EXERCISE REQUIREMENTS - Repeat, please, only the lines from the top of the data down to the line with "number in a"; include both of those lines.

GIVEN INFORMATION -
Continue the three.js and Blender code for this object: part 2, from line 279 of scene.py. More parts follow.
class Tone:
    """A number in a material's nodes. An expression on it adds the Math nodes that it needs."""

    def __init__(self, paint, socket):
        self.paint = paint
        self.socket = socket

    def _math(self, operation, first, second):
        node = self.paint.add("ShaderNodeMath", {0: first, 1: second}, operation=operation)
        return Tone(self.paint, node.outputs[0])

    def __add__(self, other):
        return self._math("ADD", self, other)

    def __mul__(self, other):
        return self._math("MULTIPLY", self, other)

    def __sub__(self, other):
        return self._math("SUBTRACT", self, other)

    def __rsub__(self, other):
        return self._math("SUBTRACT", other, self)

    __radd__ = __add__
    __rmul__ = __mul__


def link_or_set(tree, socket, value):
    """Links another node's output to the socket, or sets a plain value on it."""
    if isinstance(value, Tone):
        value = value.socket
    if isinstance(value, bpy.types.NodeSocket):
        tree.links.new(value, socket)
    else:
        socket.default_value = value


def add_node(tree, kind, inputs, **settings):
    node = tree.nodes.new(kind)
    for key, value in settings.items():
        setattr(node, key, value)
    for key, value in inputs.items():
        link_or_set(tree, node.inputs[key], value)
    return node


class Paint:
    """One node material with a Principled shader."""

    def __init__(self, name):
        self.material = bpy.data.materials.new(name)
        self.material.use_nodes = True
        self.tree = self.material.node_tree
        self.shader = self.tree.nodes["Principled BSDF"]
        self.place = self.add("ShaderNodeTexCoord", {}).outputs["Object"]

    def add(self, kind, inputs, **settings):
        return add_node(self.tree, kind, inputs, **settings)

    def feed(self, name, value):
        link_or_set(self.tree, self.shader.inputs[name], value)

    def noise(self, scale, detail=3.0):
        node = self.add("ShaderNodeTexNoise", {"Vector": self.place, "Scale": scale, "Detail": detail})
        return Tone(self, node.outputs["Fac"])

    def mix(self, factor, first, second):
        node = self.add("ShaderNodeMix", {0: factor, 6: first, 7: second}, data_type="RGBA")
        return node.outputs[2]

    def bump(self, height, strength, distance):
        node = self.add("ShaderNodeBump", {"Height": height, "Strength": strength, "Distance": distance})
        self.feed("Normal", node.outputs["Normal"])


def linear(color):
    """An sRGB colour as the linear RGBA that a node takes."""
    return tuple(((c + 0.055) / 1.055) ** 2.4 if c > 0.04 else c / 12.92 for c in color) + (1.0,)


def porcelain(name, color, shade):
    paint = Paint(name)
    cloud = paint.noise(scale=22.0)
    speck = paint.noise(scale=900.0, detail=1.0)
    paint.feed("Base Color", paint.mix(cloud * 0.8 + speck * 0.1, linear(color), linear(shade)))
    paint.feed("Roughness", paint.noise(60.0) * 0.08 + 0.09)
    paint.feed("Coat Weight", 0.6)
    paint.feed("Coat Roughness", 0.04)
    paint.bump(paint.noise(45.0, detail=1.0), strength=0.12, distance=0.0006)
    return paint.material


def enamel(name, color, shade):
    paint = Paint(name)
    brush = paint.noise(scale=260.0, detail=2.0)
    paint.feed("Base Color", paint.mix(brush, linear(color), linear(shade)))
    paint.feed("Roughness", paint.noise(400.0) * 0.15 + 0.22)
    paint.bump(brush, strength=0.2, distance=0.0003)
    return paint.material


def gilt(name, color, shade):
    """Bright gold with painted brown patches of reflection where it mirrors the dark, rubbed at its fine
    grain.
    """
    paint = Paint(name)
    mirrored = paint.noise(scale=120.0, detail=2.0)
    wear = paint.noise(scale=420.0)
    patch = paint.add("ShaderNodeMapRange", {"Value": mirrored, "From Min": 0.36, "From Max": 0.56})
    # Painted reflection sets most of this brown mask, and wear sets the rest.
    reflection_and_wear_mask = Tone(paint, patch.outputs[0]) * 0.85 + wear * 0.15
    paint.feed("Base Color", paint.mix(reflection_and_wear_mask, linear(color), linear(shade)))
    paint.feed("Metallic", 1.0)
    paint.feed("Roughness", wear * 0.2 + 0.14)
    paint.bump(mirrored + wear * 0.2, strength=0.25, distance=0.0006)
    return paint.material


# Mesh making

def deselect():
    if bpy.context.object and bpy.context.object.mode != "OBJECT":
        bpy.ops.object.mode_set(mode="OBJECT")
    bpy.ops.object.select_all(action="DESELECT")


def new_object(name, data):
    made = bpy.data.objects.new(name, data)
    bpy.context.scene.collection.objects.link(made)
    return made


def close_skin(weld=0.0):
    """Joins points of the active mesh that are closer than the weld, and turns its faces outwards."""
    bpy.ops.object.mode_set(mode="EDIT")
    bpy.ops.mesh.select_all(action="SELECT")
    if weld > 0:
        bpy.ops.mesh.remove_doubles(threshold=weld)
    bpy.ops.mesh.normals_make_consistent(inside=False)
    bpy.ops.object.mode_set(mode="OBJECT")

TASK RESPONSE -
Continue the three.js and Blender code for this object: part 2, from line 279 of scene.py. More parts follow.
class Tone:
    """A number in a material's nodes. An expression on it adds the Math nodes that it needs."""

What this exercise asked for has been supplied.